Security with God is a recurring theme in the Psalms, describing Him in terms such as a “shelter” and “my refuge and my fortress” (Psalm 91:1-2), and “a strong tower against the foe (Psalm 61:3). King David calls God “my rock, in whom I take refuge, my shield and the horn of my salvation. He is my stronghold, my refuge and my savior (2 Samuel 22:3).

But what does God say? In the midst of a turbulent, chaotic, often disheartening world, what assurances does He provide that in Him we are indeed secure? Actually, the Lord has much to say. Here’s just a sampling:

In the Old Testament we read, The LORD himself goes before you and will be with you; he will never leave you nor forsake you. Do not be afraid; do not be discouraged” (Deuteronomy 31:8). Letting us know He hasn’t changed His mind over time, that assurance is repeated in Hebrews 13:5, when He says, “I will never leave you nor forsake you.”

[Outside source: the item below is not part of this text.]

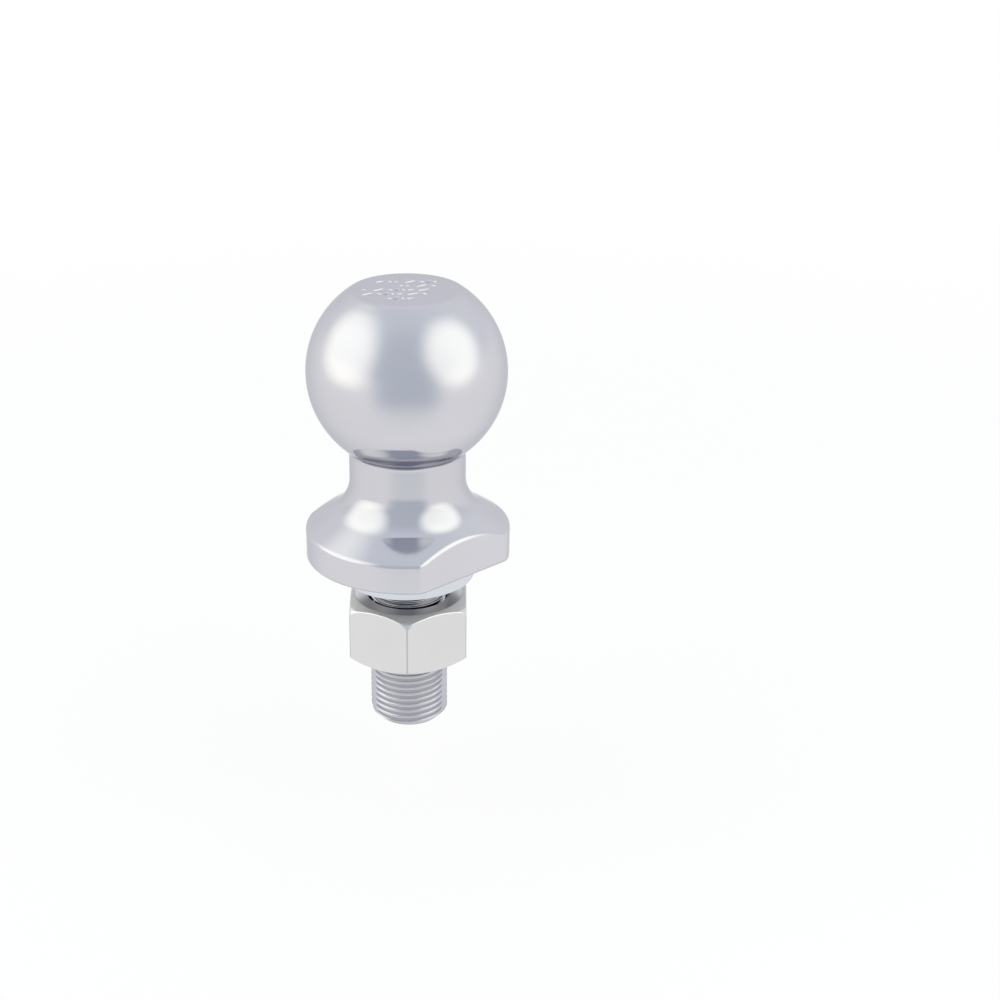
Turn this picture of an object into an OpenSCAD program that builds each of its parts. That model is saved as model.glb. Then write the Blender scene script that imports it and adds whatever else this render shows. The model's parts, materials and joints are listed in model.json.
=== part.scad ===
// Tow ball: a forged ball stud with its split spring washer and its hex nut.
// The origin is the centre of the seat, the face that bears on the tow bar.
// +Z points up to the ball, and the two wrench flats face -Y and +Y.

/* [Ball] */
// Diameter of the ball
ball_d = 47.625; // [44:0.125:52]
// Height of the ball's centre above the seat
ball_centre_h = 46.55; // [43:0.05:54]
// Height of the turned top face above the ball's centre
top_face_h = 19.9; // [16:0.1:22]

/* [Neck] */
// Diameter of the neck
neck_d = 28; // [24:0.5:32]
// Radius of the small fillet between ball and neck
ball_fillet = 2; // [0.5:0.25:4]
// Radius of the large fillet between neck and shoulder
root_fillet = 10.5; // [6:0.5:12]

/* [Flange] */
// Diameter of the flange
flange_d = 49.5; // [46:0.5:56]
// Height of the flange's upright rim
rim_h = 7.1; // [5:0.1:10]
// Slope of the shoulder above the rim, in degrees
shoulder_slope = 34; // [26:1:40]
// Width across the two wrench flats
flats_w = 41.275; // [38:0.125:46]
// Size of the broken edge round the bottom of the rim
rim_edge = 0.4; // [0.2:0.1:1.5]
// Depth of the relief in the middle of the seat
relief_depth = 0.4; // [0.2:0.1:1.5]
// Gap between the relief's wall and the washer, all round
relief_gap = 0.95; // [0.5:0.05:2]

/* [Shank] */
// Outer diameter of the thread
shank_d = 19.05; // [16:0.05:22]
// Length of the shank below the seat
shank_len = 44.6; // [38:0.1:70]
// Height of one turn of the thread
thread_pitch = 1.5875; // [1:0.0125:2.5]
// Size of the chamfer at the shank's end
end_chamfer = 1.9; // [0.5:0.1:3]

/* [Washer] */
// Outer diameter of the washer
washer_d = 32.1; // [28:0.1:36]
// Gap between the washer and the shank, all round
washer_bore_gap = 0.2; // [0.1:0.05:0.5]
// Thickness of the washer's section
washer_t = 4.8; // [3:0.1:6]
// Height that the spring rises from one end to the other
washer_rise = 3; // [0.6:0.1:4]
// Width of the split between the two ends
washer_split = 2.4; // [1:0.1:5]
// Broken edge along the washer's corners
washer_edge = 0.5; // [0.2:0.1:1]
// Angle by which the loose washer hangs askew, in degrees
washer_lean = 3; // [0:0.25:3.5]
// Direction in which the split faces, in degrees from +X
washer_turn = 49; // [0:1:359]
// Gap between the washer's high end and the relief
washer_seat_gap = 0.05; // [0.02:0.01:0.3]

/* [Nut] */
// Width across the nut's flats
nut_w = 28.575; // [26:0.125:34]
// Height of the nut
nut_h = 16.1; // [10:0.1:20]
// Diameter of the round face inside the chamfer
nut_face_d = 26.8; // [24:0.1:28]
// Slope of the chamfer on the nut's corners, in degrees
nut_chamfer_slope = 30; // [15:1:45]
// Gap between the nut's bore and the shank, all round
nut_bore_gap = 0.05; // [0.02:0.01:0.1]
// Width of the countersink at each end of the bore
nut_countersink = 0.7; // [0.2:0.1:1.5]
// Gap between the washer's low end and the nut
nut_gap = 3.65; // [0.5:0.05:8]
// Direction of one corner of the nut, in degrees from +X
nut_turn = -12.6; // [-30:0.1:30]

/* [Hidden] */
$fn = 96;
// Overlap of cutting shapes past the faces that they cut
past = 1;
// Steps round the washer's coil
coil_steps = 72;

ball_r = ball_d / 2;
neck_r = neck_d / 2;
flange_r = flange_d / 2;
shank_r = shank_d / 2;
washer_r = washer_d / 2;

// Depth of the thread's groove, as on a 60 degree thread, and half its width outside and at its root
thread_depth = 0.6134 * thread_pitch;
groove_mouth = 7 / 16 * thread_pitch;
groove_root = groove_mouth - thread_depth * tan(30);
runout_len = 1.5 * thread_pitch;
runout_r = shank_r - thread_depth;
relief_r = washer_r + relief_gap;

// The thread runs from the end's chamfer up to the runout
thread_low = end_chamfer - shank_len;
thread_high = relief_depth - runout_len - thread_depth;
groove_count = floor((thread_high - thread_low) / thread_pitch);

// Centre of the small fillet: it touches the neck's side and the ball
ball_fillet_r = neck_r + ball_fillet;
ball_fillet_h = ball_centre_h - sqrt((ball_r + ball_fillet) ^ 2 - ball_fillet_r ^ 2);

// Centre of the large fillet: it touches the neck's side and the shoulder
root_r = neck_r + root_fillet;
root_h = rim_h + (flange_r - root_r) * tan(shoulder_slope) + root_fillet / cos(shoulder_slope);
// Where the large fillet meets the shoulder
root_touch_r = root_r - root_fillet * sin(shoulder_slope);
root_touch_h = root_h - root_fillet * cos(shoulder_slope);

// The washer's coil, from its low end to the face that its high end meets
washer_top = relief_depth - washer_seat_gap;
coil_h = washer_t + washer_rise;
washer_low = washer_top - coil_h;
washer_bore_r = shank_r + washer_bore_gap;
split_angle = 2 * asin(washer_split / (washer_bore_r + washer_r));

nut_top = washer_low - nut_gap;
nut_bore_r = shank_r + nut_bore_gap;
nut_face_r = nut_face_d / 2;
// Corner radius of the nut, and the chamfer's depth at a circle outside it
nut_corner_r = nut_w / 2 / cos(30);
nut_blank_r = nut_corner_r + past;
nut_chamfer_h = (nut_blank_r - nut_face_r) * tan(nut_chamfer_slope);

// Half of the ball's outline, cut off by the top face
module ball_outline() {
    intersection() {
        translate([0, ball_centre_h]) circle(r = ball_r);
        translate([0, ball_fillet_h])
            square([ball_r + past, ball_centre_h + top_face_h - ball_fillet_h]);
    }
}

// Half of the outline below the ball: shank, seat, rim, shoulder and neck
module stem_outline() {
    difference() {
        polygon([
            [0, -shank_len],
            [shank_r - end_chamfer, -shank_len],
            [shank_r, thread_low],
            [shank_r, thread_high],
            [runout_r, relief_depth - runout_len],
            [runout_r, relief_depth],
            [relief_r, relief_depth],
            [relief_r, 0],
            [flange_r - rim_edge, 0],
            [flange_r, rim_edge],
            [flange_r, rim_h],
            [root_touch_r, root_touch_h],
            [root_r, root_h],
            [ball_fillet_r, ball_fillet_h],
            [0, ball_centre_h]
        ]);
        translate([root_r, root_h]) circle(r = root_fillet);
        translate([ball_fillet_r, ball_fillet_h]) circle(r = ball_fillet);
        translate([neck_r, root_h]) square([ball_r, ball_fillet_h - root_h]);
        thread_grooves();
    }
}

// Section of the thread's grooves, as rings in place of one long helix
module thread_grooves() {
    for (i = [0:groove_count - 1])
        translate([shank_r, thread_low + (i + 1 / 2) * thread_pitch])
            polygon([
                [past, -groove_mouth],
                [0, -groove_mouth],
                [-thread_depth, -groove_root],
                [-thread_depth, groove_root],
                [0, groove_mouth],
                [past, groove_mouth]
            ]);
}

// The block cut away outside one wrench flat
module flat_cut() {
    translate([-flange_r - past, flats_w / 2, -past])
        cube([flange_d + 2 * past, flange_r, root_h + past]);
}

module ball_stud() {
    color([0.78, 0.78, 0.81])
        difference() {
            rotate_extrude() {
                ball_outline();
                stem_outline();
            }
            for (side = [0, 1])
                mirror([0, side, 0]) flat_cut();
        }
}

// Corners of the washer's section, as radius and height
washer_section = [
    [washer_bore_r, washer_edge],
    [washer_bore_r + washer_edge, 0],
    [washer_r - washer_edge, 0],
    [washer_r, washer_edge],
    [washer_r, washer_t - washer_edge],
    [washer_r - washer_edge, washer_t],
    [washer_bore_r + washer_edge, washer_t],
    [washer_bore_r, washer_t - washer_edge]
];

// A corner of the section at one step of the coil, which rises clockwise
function coil_point(step, corner) =
    let (
        turned = split_angle / 2 + (360 - split_angle) * step / coil_steps,
        r = corner[0]
    )
    [r * cos(turned), -r * sin(turned), corner[1] + washer_rise * step / coil_steps];

module coil() {
    n = len(washer_section);
    points = [for (step = [0:coil_steps]) for (corner = washer_section) coil_point(step, corner)];
    sides = [
        for (step = [0:coil_steps - 1]) for (i = [0:n - 1])
            let (j = (i + 1) % n)
            [step * n + i, (step + 1) * n + i, (step + 1) * n + j, step * n + j]
    ];
    first_end = [for (i = [0:n - 1]) i];
    last_end = [for (i = [n - 1:-1:0]) coil_steps * n + i];
    polyhedron(points, concat(sides, [first_end, last_end]), convexity = 4);
}

// The spring washer hangs askew about the line through its split
module lock_washer() {
    color([0.80, 0.82, 0.86])
        translate([0, 0, washer_low])
            rotate([0, 0, washer_turn])
                translate([0, 0, coil_h / 2])
                    rotate([-washer_lean, 0, 0])
                        translate([0, 0, -coil_h / 2]) coil();
}

// Round blank of the nut, chamfered at both ends
module nut_blank() {
    rotate_extrude()
        polygon([
            [0, 0],
            [nut_face_r, 0],
            [nut_blank_r, nut_chamfer_h],
            [nut_blank_r, nut_h - nut_chamfer_h],
            [nut_face_r, nut_h],
            [0, nut_h]
        ]);
}

// Bore of the nut with a countersink at each end
module nut_bore() {
    rotate_extrude()
        polygon([
            [0, -past],
            [nut_bore_r + nut_countersink + past, -past],
            [nut_bore_r, nut_countersink],
            [nut_bore_r, nut_h - nut_countersink],
            [nut_bore_r + nut_countersink + past, nut_h + past],
            [0, nut_h + past]
        ]);
}

module hex_nut() {
    color([0.82, 0.82, 0.81])
        translate([0, 0, nut_top - nut_h])
            rotate([0, 0, nut_turn])
                difference() {
                    intersection() {
                        nut_blank();
                        linear_extrude(nut_h) circle(r = nut_corner_r, $fn = 6);
                    }
                    nut_bore();
                }
}

ball_stud();
lock_washer();
hex_nut();
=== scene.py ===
import json
import math

import bmesh
import bpy
from mathutils import Matrix, Quaternion, Vector

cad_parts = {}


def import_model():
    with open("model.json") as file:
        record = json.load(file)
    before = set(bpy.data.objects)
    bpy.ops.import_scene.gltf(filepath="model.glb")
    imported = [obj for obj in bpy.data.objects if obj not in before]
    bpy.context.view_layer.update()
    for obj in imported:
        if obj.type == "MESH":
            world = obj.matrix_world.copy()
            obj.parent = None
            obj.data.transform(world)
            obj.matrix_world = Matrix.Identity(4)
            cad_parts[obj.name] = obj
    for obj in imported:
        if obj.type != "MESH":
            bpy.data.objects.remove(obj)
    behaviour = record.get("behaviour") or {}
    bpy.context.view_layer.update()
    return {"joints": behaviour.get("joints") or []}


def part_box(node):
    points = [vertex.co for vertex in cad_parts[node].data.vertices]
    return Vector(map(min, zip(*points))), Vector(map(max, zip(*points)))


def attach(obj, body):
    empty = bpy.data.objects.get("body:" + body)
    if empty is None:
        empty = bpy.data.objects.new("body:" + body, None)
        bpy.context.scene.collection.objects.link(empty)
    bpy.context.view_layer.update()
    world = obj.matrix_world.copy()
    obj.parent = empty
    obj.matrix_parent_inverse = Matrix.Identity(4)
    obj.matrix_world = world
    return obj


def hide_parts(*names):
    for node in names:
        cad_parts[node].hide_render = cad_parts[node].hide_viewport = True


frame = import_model()

# Sizes are in millimetres and angles in degrees, unless a name says otherwise
MM = 0.001

# Heights that the frame gives
stud_low, stud_high = (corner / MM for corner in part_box("ball_stud"))
nut_low, nut_high = (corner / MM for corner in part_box("hex_nut"))
nut_travel = frame["joints"][0]["range_m"]

# Ball, neck and flange
BALL_R = 47.625 / 2
BALL_H = 46.55
NECK_R = 14
BALL_FILLET = 2
ROOT_FILLET = 10.5
FLANGE_R = 24.75
RIM_H = 7.1
SHOULDER_SLOPE = 34
FLAT_DISTANCE = 41.275 / 2
RELIEF_R = 17
RELIEF_DEPTH = 0.4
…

Can any circumstance sever followers of Jesus from an eternal relationship with Him? The Bible says no. Jesus told His disciples, My sheep listen to my voice; I know them, and they follow me. I give them eternal life, and they shall never perish; no one will snatch them out of my hand. My Father, who has given them to me, is greater than all; no one can snatch them out of my Father’s hand(John 10:27-29).

And lest there be any doubt, near the end of the Old Testament, the apostle John presented this promise: I write these things to you who believe in the name of the Son of God so that you may know that you have eternal life(1 John 5:13).

Do we live in an insecure world? Yes. Do we have loved ones and friends who sometimes fail to offer the security we need? Yes. Does it often seem calamity is lurking just around the corner? Again, yes.

But in the midst of turmoil, surrounded by many things that can stir great fear and anxiety in our hearts, we can trust in the security only God can give. I was young and now I am old, yet I have never seen the righteous forsaken or their children begging bread” (Psalm 37:25).